**Task to complete:**
Output all the material that follows, exactly as given.

**Data section:**
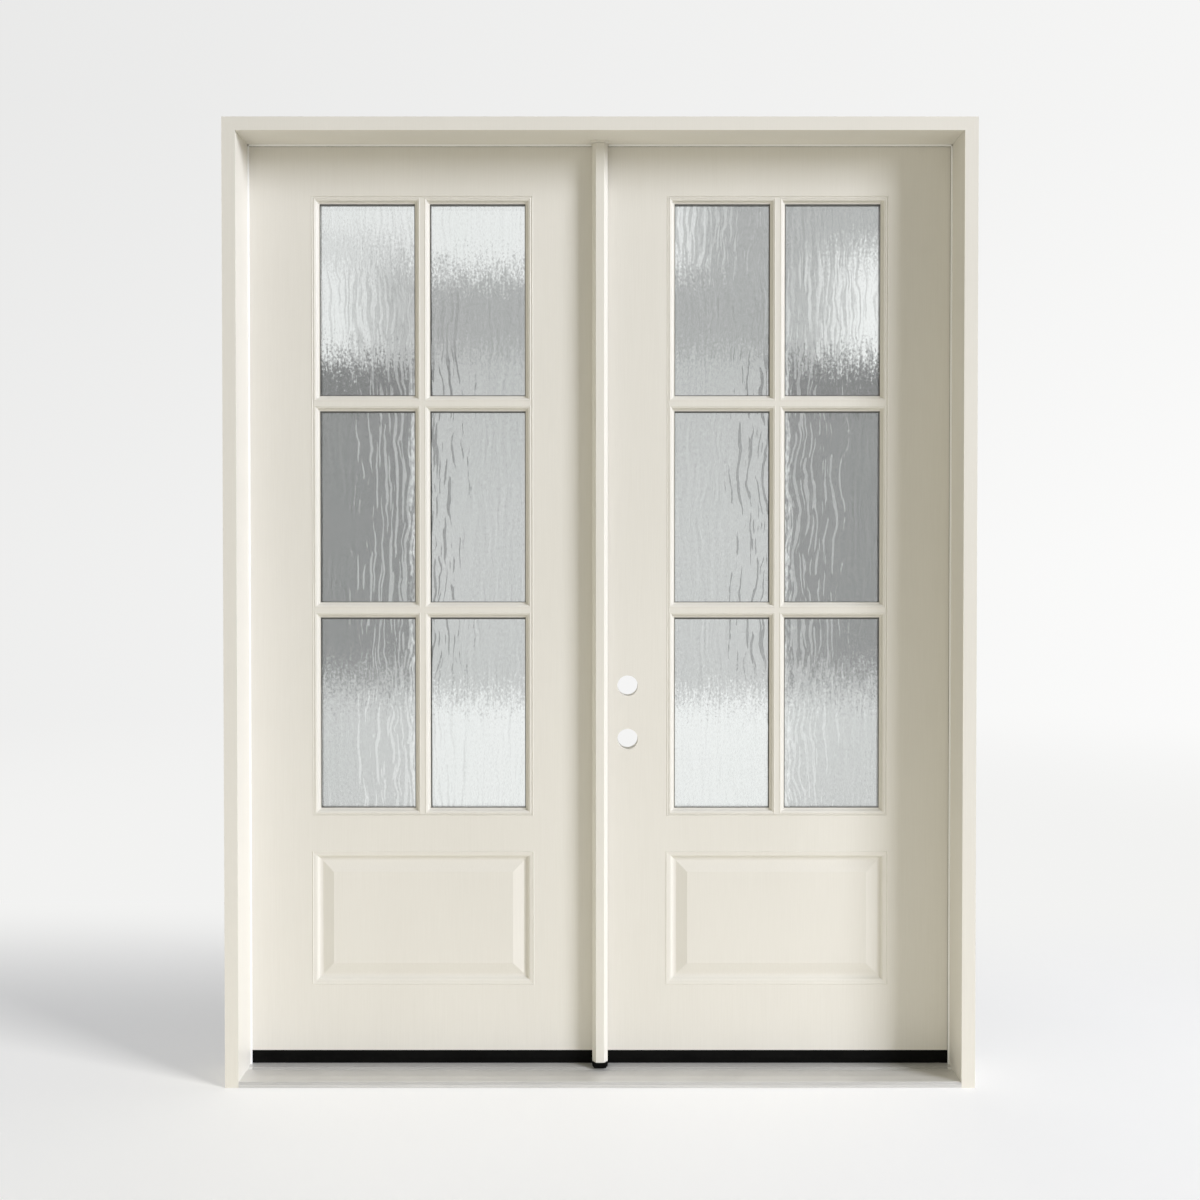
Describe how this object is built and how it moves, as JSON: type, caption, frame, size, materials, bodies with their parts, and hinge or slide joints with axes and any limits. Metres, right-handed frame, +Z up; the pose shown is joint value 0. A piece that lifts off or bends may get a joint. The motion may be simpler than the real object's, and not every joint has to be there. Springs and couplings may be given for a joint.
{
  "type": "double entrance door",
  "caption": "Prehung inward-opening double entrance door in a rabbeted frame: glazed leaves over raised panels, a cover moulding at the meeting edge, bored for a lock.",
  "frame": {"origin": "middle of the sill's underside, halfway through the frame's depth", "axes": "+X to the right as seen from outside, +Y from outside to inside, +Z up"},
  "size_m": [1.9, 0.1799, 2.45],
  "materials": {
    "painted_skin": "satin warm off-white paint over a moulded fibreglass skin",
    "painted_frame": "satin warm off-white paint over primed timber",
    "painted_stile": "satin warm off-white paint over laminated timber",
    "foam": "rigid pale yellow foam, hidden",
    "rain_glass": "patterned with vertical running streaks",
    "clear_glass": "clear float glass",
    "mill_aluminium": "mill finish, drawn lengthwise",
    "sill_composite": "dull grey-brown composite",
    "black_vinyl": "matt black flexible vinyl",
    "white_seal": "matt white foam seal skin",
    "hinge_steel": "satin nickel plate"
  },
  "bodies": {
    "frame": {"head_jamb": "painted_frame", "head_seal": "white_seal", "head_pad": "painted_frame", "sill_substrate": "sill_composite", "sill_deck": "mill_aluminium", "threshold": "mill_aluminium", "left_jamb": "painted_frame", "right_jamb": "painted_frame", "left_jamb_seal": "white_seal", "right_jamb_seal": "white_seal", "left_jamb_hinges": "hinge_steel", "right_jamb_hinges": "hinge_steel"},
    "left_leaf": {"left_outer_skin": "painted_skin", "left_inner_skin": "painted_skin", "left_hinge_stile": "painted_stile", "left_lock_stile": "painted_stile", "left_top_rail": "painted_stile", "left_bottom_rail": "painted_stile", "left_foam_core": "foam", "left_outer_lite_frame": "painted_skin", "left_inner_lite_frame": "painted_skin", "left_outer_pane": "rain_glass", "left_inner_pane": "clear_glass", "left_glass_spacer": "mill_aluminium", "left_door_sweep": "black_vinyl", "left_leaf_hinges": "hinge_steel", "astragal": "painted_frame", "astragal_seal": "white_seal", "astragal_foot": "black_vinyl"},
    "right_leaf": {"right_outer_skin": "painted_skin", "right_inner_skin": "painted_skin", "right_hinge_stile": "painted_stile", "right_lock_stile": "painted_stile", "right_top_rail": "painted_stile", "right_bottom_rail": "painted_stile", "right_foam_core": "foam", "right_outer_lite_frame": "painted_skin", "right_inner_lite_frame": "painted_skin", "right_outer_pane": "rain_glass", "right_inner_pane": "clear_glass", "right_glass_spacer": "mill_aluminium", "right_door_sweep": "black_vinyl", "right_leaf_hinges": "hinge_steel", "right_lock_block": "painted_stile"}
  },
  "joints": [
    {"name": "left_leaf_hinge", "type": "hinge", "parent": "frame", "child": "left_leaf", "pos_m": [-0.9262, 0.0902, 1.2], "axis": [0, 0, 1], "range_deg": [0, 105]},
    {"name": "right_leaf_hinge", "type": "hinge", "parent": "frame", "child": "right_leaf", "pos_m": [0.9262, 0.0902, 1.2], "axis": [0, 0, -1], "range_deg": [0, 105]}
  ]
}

**Solution for this exercise:**
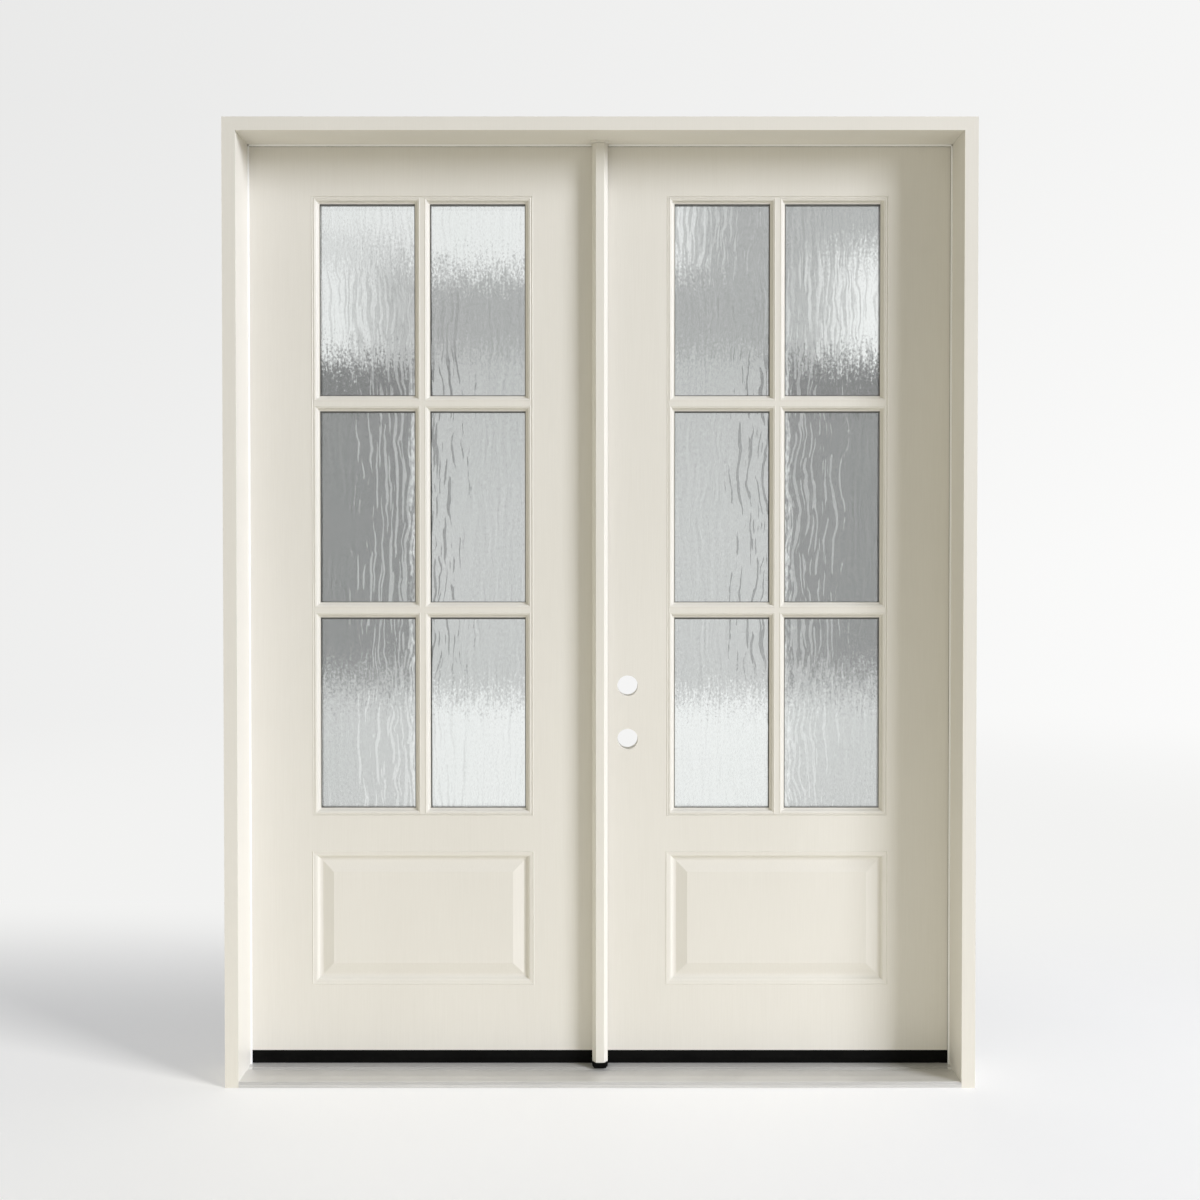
Describe how this object is built and how it moves, as JSON: type, caption, frame, size, materials, bodies with their parts, and hinge or slide joints with axes and any limits. Metres, right-handed frame, +Z up; the pose shown is joint value 0. A piece that lifts off or bends may get a joint. The motion may be simpler than the real object's, and not every joint has to be there. Springs and couplings may be given for a joint.
{
  "type": "double entrance door",
  "caption": "Prehung inward-opening double entrance door in a rabbeted frame: glazed leaves over raised panels, a cover moulding at the meeting edge, bored for a lock.",
  "frame": {"origin": "middle of the sill's underside, halfway through the frame's depth", "axes": "+X to the right as seen from outside, +Y from outside to inside, +Z up"},
  "size_m": [1.9, 0.1799, 2.45],
  "materials": {
    "painted_skin": "satin warm off-white paint over a moulded fibreglass skin",
    "painted_frame": "satin warm off-white paint over primed timber",
    "painted_stile": "satin warm off-white paint over laminated timber",
    "foam": "rigid pale yellow foam, hidden",
    "rain_glass": "patterned with vertical running streaks",
    "clear_glass": "clear float glass",
    "mill_aluminium": "mill finish, drawn lengthwise",
    "sill_composite": "dull grey-brown composite",
    "black_vinyl": "matt black flexible vinyl",
    "white_seal": "matt white foam seal skin",
    "hinge_steel": "satin nickel plate"
  },
  "bodies": {
    "frame": {"head_jamb": "painted_frame", "head_seal": "white_seal", "head_pad": "painted_frame", "sill_substrate": "sill_composite", "sill_deck": "mill_aluminium", "threshold": "mill_aluminium", "left_jamb": "painted_frame", "right_jamb": "painted_frame", "left_jamb_seal": "white_seal", "right_jamb_seal": "white_seal", "left_jamb_hinges": "hinge_steel", "right_jamb_hinges": "hinge_steel"},
    "left_leaf": {"left_outer_skin": "painted_skin", "left_inner_skin": "painted_skin", "left_hinge_stile": "painted_stile", "left_lock_stile": "painted_stile", "left_top_rail": "painted_stile", "left_bottom_rail": "painted_stile", "left_foam_core": "foam", "left_outer_lite_frame": "painted_skin", "left_inner_lite_frame": "painted_skin", "left_outer_pane": "rain_glass", "left_inner_pane": "clear_glass", "left_glass_spacer": "mill_aluminium", "left_door_sweep": "black_vinyl", "left_leaf_hinges": "hinge_steel", "astragal": "painted_frame", "astragal_seal": "white_seal", "astragal_foot": "black_vinyl"},
    "right_leaf": {"right_outer_skin": "painted_skin", "right_inner_skin": "painted_skin", "right_hinge_stile": "painted_stile", "right_lock_stile": "painted_stile", "right_top_rail": "painted_stile", "right_bottom_rail": "painted_stile", "right_foam_core": "foam", "right_outer_lite_frame": "painted_skin", "right_inner_lite_frame": "painted_skin", "right_outer_pane": "rain_glass", "right_inner_pane": "clear_glass", "right_glass_spacer": "mill_aluminium", "right_door_sweep": "black_vinyl", "right_leaf_hinges": "hinge_steel", "right_lock_block": "painted_stile"}
  },
  "joints": [
    {"name": "left_leaf_hinge", "type": "hinge", "parent": "frame", "child": "left_leaf", "pos_m": [-0.9262, 0.0902, 1.2], "axis": [0, 0, 1], "range_deg": [0, 105]},
    {"name": "right_leaf_hinge", "type": "hinge", "parent": "frame", "child": "right_leaf", "pos_m": [0.9262, 0.0902, 1.2], "axis": [0, 0, -1], "range_deg": [0, 105]}
  ]
}